La troisième classe comprend ceux qui ont vu et admiré la vérité céleste, mais qui craignant le chemin étroit, et ayant peur de se trouver enfermés dans un champ de service et de communion dans le travail trop restreint, se sont engagés dans une autre voie où, pensent-ils, ils exerceront plus d'influence et auront plus de collaborateurs. Mais ils ne font jamais de progrès, et ils souffrent dans leurs âmes et sont des obstacles pour le témoignage.

La quatrième classe renferme ceux qui non seulement acceptent la vérité et y adhèrent, mais qui s'étudient à y être pratiquement; et en le faisant, ils voient les difficultés se résoudre et leur chemin, parce qu'il est divin, s'éclaircir chaque jour. Ils marchent de force en force.

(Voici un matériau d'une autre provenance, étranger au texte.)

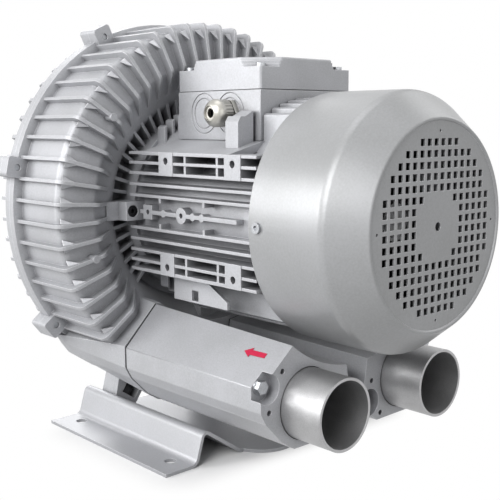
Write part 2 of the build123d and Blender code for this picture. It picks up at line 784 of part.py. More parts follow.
with BuildPart() as impeller_washer:
    add(ring(END_BOLT_R + HOLE_GAP, HUB_R - 6, HUB_Y + HUB_LENGTH, HUB_Y + HUB_LENGTH + 3))
save(impeller_washer, "impeller_washer")

with BuildPart() as impeller_bolt:
    add(hex_bolt(facing(1, 0, HUB_Y + HUB_LENGTH + 3, AXIS_Z), END_BOLT_R, END_BOLT_GRIP, 19, 7.5, 9))
save(impeller_bolt, "impeller_bolt")

with BuildPart() as shaft_sleeve:
    add(ring(SHAFT_R + FIT_GAP, SLEEVE_R, DRIVE_BEARING_Y + DRIVE_BEARING_T, HUB_Y))
save(shaft_sleeve, "shaft_sleeve")

with BuildPart() as shaft_seal:
    add(ring(SLEEVE_R + RUN_GAP, SEAL_R - FIT_GAP, DISC_Y, DISC_Y + SEAL_T))
save(shaft_seal, "shaft_seal")

with BuildPart() as shaft:
    add(
        turned(
            [
                (0, SHAFT_TAIL_Y),
                (FAN_SEAT_R, SHAFT_TAIL_Y),
                (FAN_SEAT_R, FAN_BEARING_Y - 4),
                (BEARING_R, FAN_BEARING_Y - 4),
                (BEARING_R, FAN_BEARING_Y + FAN_BEARING_T),
                (CORE_SHAFT_R, FAN_BEARING_Y + FAN_BEARING_T),
                (CORE_SHAFT_R, DRIVE_BEARING_Y),
                (BEARING_R, DRIVE_BEARING_Y),
                (BEARING_R, DRIVE_BEARING_Y + DRIVE_BEARING_T),
                (SHAFT_R, DRIVE_BEARING_Y + DRIVE_BEARING_T),
                (SHAFT_R, SHAFT_END_Y),
                (0, SHAFT_END_Y),
            ]
        )
    )
    with Locations((0, HUB_Y + KEY_LENGTH / 2, AXIS_Z + SHAFT_R)):
        Box(KEY_WIDTH, KEY_LENGTH, KEY_HEIGHT, mode=Mode.SUBTRACT)
    with BuildSketch(facing(1, 0, SHAFT_END_Y, AXIS_Z)):
        Circle(END_BOLT_R + FIT_GAP)
    extrude(amount=-END_BOLT_GRIP, mode=Mode.SUBTRACT)
save(shaft, "shaft")

# Motor bearings in their two end shields
with BuildPart() as drive_bearing_outer:
    low, high = DRIVE_BEARING_Y, DRIVE_BEARING_Y + DRIVE_BEARING_T
    add(ring(DRIVE_BEARING_R - 6.5, DRIVE_BEARING_R, low, high))
save(drive_bearing_outer, "drive_bearing_outer")

with BuildPart() as drive_bearing_inner:
    add(ring(BEARING_R + FIT_GAP, BEARING_R + 6.5, low, high))
save(drive_bearing_inner, "drive_bearing_inner")

with BuildPart() as fan_bearing_outer:
    low, high = FAN_BEARING_Y, FAN_BEARING_Y + FAN_BEARING_T
    add(ring(FAN_BEARING_R - 5.5, FAN_BEARING_R, low, high))
save(fan_bearing_outer, "fan_bearing_outer")

with BuildPart() as fan_bearing_inner:
    add(ring(BEARING_R + FIT_GAP, BEARING_R + 5.5, low, high))
save(fan_bearing_inner, "fan_bearing_inner")

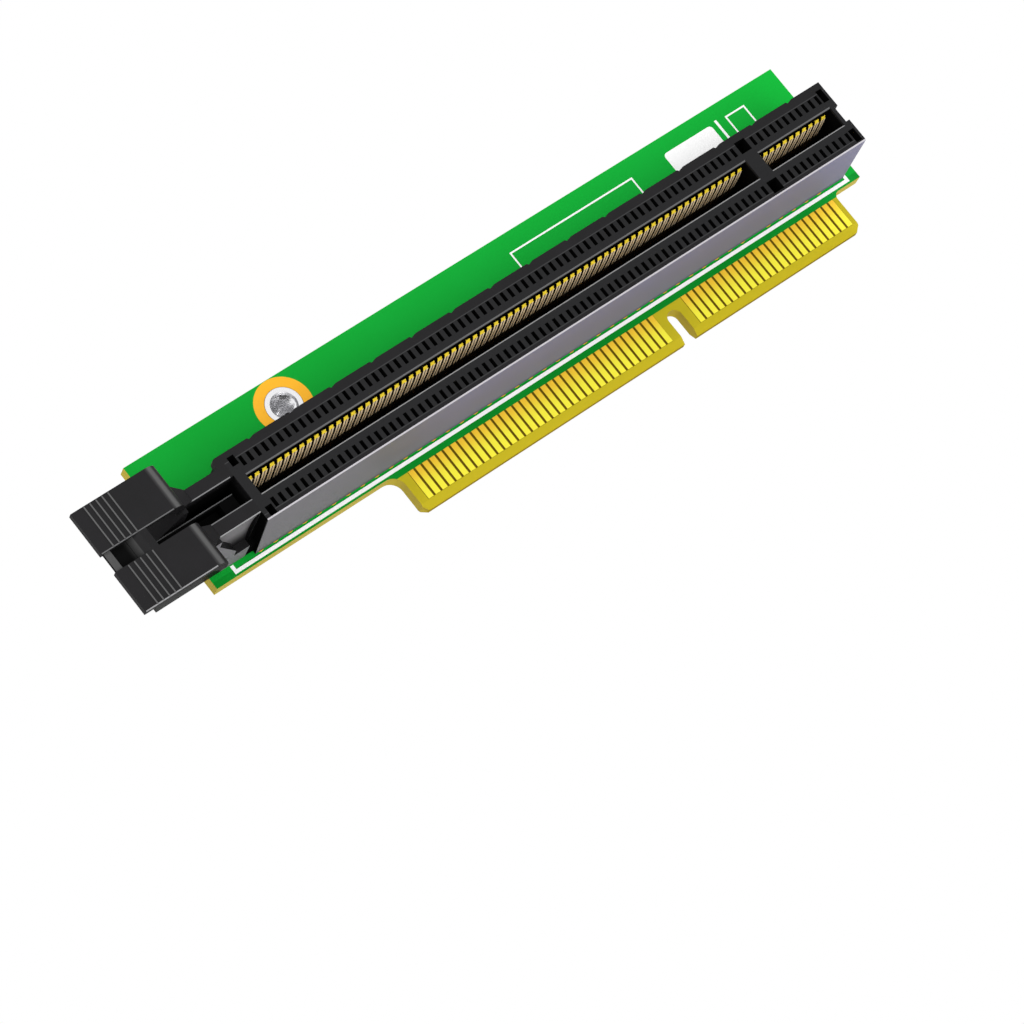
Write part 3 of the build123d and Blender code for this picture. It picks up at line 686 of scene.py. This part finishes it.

Ceux qui forment la première classe ressemblent à un oiseau qui, dans son nid où il est placé pour grandir afin de s'envoler ensuite librement, en opposition avec sa propre nature, ne veut pas quitter son nid. Ceux de la seconde ressemblent à un oiseau qui ne fait jamais d'autre effort que celui de voler d'un barreau de sa cage à un autre, comme si sa seule mission était d'encourager par son chant les pauvres délaissés. Ceux de la troisième sont comme un oiseau qui a une aile cassée, et qui ne peut se mouvoir que sur terre. Seuls, ceux de la quatrième classe jouissent de l'étendue des merveilleux dons qui sont devenus leur part, et cela simplement parce qu'ils usent de la puissance qui leur a été conférée.

Ainsi la pratique explique à chacun pour lui-même, et aux autres en témoignage, la nature et les qualités de la puissance de la grâce, autrement inexplicable et toujours incomprise jusqu'à ce qu'on agisse comme on croit: et ceci est l'oeuvre de la foi en puissance; et ainsi, la foi est rendue parfaite (2 Thessaloniciens 1: 11, 12; Jacques 2: 22; lisez aussi 1: 22 et suivants).